═══ Stored records ═══

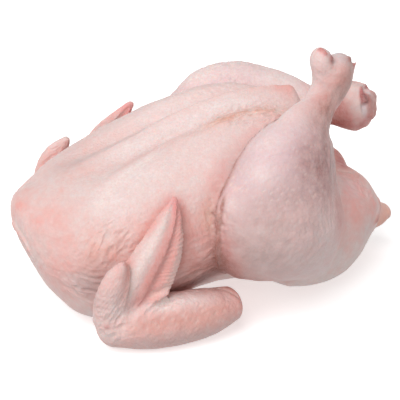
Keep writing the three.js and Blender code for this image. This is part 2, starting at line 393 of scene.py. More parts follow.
def melted(pieces, joins):
    """The named pieces melted one after the other, each with its own fillet radius."""
    body = None
    for name, radius in joins:
        field = distance_field(pieces[name])
        body = field if body is None else melt(body, field, radius)
    return body


def flowing(x, z):
    """1 where thigh and rump run into each other, 0 where a crease parts leg and body."""
    return ramp(x, *FLOWING_FROM_X) * (1 - ramp(z, *FLOWING_UP_TO_Z))


# Groups of pieces that melt into one another, each with the radius of the fillet at its join.
GROUPS = {
    "body": [("trunk", 0), ("near_hip", 12), ("far_hip", 12), ("belly", 3), ("tail", 8)],
    "near_leg": [
        ("near_drumstick", 0),
        ("near_knee", 14),
        ("near_thigh", 14),
        ("near_fold", 14),
        ("near_inner_knob", 5),
        ("near_outer_knob", 5),
        ("near_tendon", 2),
    ],
    "far_leg": [("far_drumstick", 0), ("far_knee", 14), ("far_thigh", 14)],
    **{side + "arm": [(side + "forearm", 0), (side + "hand", 4)] for side in SIDES},
    **{side + "thumb": [(side + "thumb", 0)] for side in SIDES},
}


def bird_field(pieces):
    """All pieces as one field, and the fields of its groups."""
    groups = {name: melted(pieces, joins) for name, joins in GROUPS.items()}
    merge = CREASE_FILLET + FLOWING_FILLET * flowing(grid_axis(0), grid_axis(2))
    bird = groups["body"]
    for side in SIDES:
        bird = melt(bird, groups[side + "leg"], merge)
    for side in SIDES:
        folded = melt(groups[side + "arm"], groups[side + "thumb"], THUMB_FILLET)
        bird = melt(bird, distance_field(pieces[side + "upper_arm"]), SHOULDER_FILLET)
        bird = melt(bird, folded, CREASE_FILLET)
    return np.maximum(bird, REST_CUT - grid_axis(2)).astype(np.float32), groups


def blended(low, share, value_of):
    """Values at a share of the way between grid points, from the eight that surround each place."""
    total = np.zeros(len(low))
    for corner in np.ndindex(2, 2, 2):
        total += np.prod(np.where(corner, share, 1 - share), axis=1) * value_of(low + corner)
    return total


def value_at(field, points):
    """A field's value at any points."""
    at = (points - GRID_LOW) / VOXEL
    low = np.clip(np.floor(at).astype(int), 0, GRID_SHAPE - 2)
    return blended(low, at - low, lambda corners: field[tuple(corners.T)])


def polygons_of(field):
    grid = openvdb.FloatGrid(BAND)
    grid.copyFromArray(field)
    points, triangles, quads = grid.convertToPolygons(isovalue=0.0, adaptivity=0.0)
    faces = [face[::-1].tolist() for face in quads] + [face[::-1].tolist() for face in triangles]
    return points * VOXEL + GRID_LOW, faces


# ---- Random skin textures ----

LATTICE = 32  # a random texture repeats after this many lumps


def noise(points, size, seed):
    """Smooth random values from 0 to 1, in lumps of about `size`."""
    lattice = np.random.default_rng(seed).random((LATTICE, LATTICE, LATTICE))
    low = np.floor(points / size).astype(int)
    share = ramp(points / size - low, 0, 1)
    return blended(low, share, lambda corners: lattice[tuple((corners % LATTICE).T)])


def cells(points, size, seed):
    """Distances, in cell sizes, to the nearest and the second nearest of scattered centres."""
    scatter = np.random.default_rng(seed).random((LATTICE, LATTICE, LATTICE, 3))
    at = points / size
    low = np.floor(at).astype(int)
    nearest = np.full(len(points), 9.0)
    second = nearest.copy()
    for step in np.ndindex(3, 3, 3):
        cell = low + step - 1
        i, j, k = (cell % LATTICE).T
        distance = np.linalg.norm(cell + scatter[i, j, k] - at, axis=1)
        second = np.minimum(second, np.maximum(nearest, distance))
        nearest = np.minimum(nearest, distance)
    return nearest, second


def squeezed(points, along, by):
    """The points brought together along a direction, so that what is drawn over them is longer."""
    along = unit(np.array(along, float))
    return points - (1 - 1 / by) * (points @ along)[:, None] * along


def swayed(points, by, size, seed):
    """The points moved about at random, so that what is drawn over them runs less straight."""
    moves = [noise(points, size, seed + k) - 0.5 for k in range(3)]
    return points + 2 * by * np.stack(moves, 1)


def wrinkles(points, along, length, spacing, seed):
    """Soft ridges, 0 in the furrows and 1 on top, running along a direction."""
    along = unit(np.array(along, float))
    points = swayed(points, 0.5 * spacing, 4 * spacing, seed + 7)
    run = (points @ along)[:, None] * along
    value = noise((points - run) / spacing + run / length, 1.0, seed)
    return np.minimum(np.abs(2 * value - 1) * 2, 1)


# ---- Places on the skin ----

WINGS = [side + group for side in SIDES for group in ("arm", "thumb")]
PATH_STEPS = 60
FADE = 0.15  # share of a path over which a fold fades at each end
END_SHARE = 0.25  # what is left of it there
FAR_OFF = 99.0
LIMB_REACH = 30.0
MIRROR_POINT = MIRROR[:3]


def patch(points, centre, radii):
    """1 at the middle of an egg-shaped place, fading to 0 about its radii."""
    offset = (points - np.asarray(centre, float)) / np.asarray(radii, float)
    return np.exp(-np.sum(offset**2, axis=1))


def patches(points, rows):
    """Several patches as one mask. A row is centre, radii and strength."""
    left = np.ones(len(points))
    for centre, radii, strength in rows:
        left *= 1 - strength * patch(points, centre, radii)
    return 1 - left


def both_sides(centre, radii, *rest):
    """A table's row for a place and what is drawn there, and its mirror image."""
    mirrored = [MIRROR_POINT * value if np.ndim(value) else value for value in rest]
    return [(centre, radii, *rest), (MIRROR_POINT * centre, radii, *mirrored)]


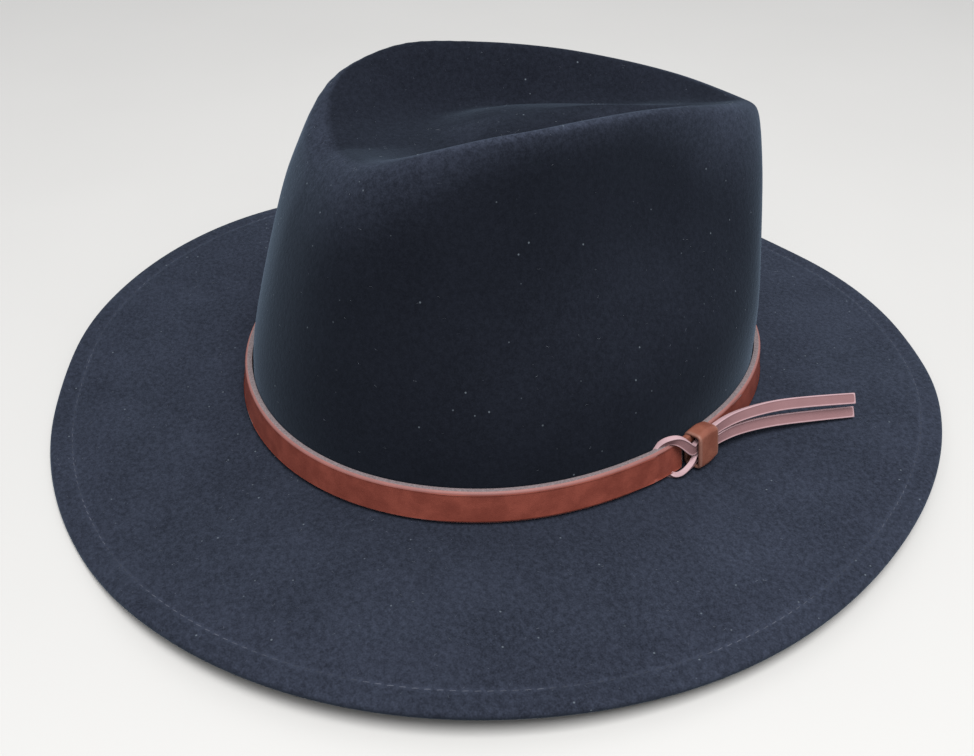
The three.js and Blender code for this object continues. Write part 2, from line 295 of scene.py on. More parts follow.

═══

## [Stated exercise]
Go through the material line by line. Show each line that contains the string "More".

## [Task output]
Keep writing the three.js and Blender code for this image. This is part 2, starting at line 393 of scene.py. More parts follow.
The three.js and Blender code for this object continues. Write part 2, from line 295 of scene.py on. More parts follow.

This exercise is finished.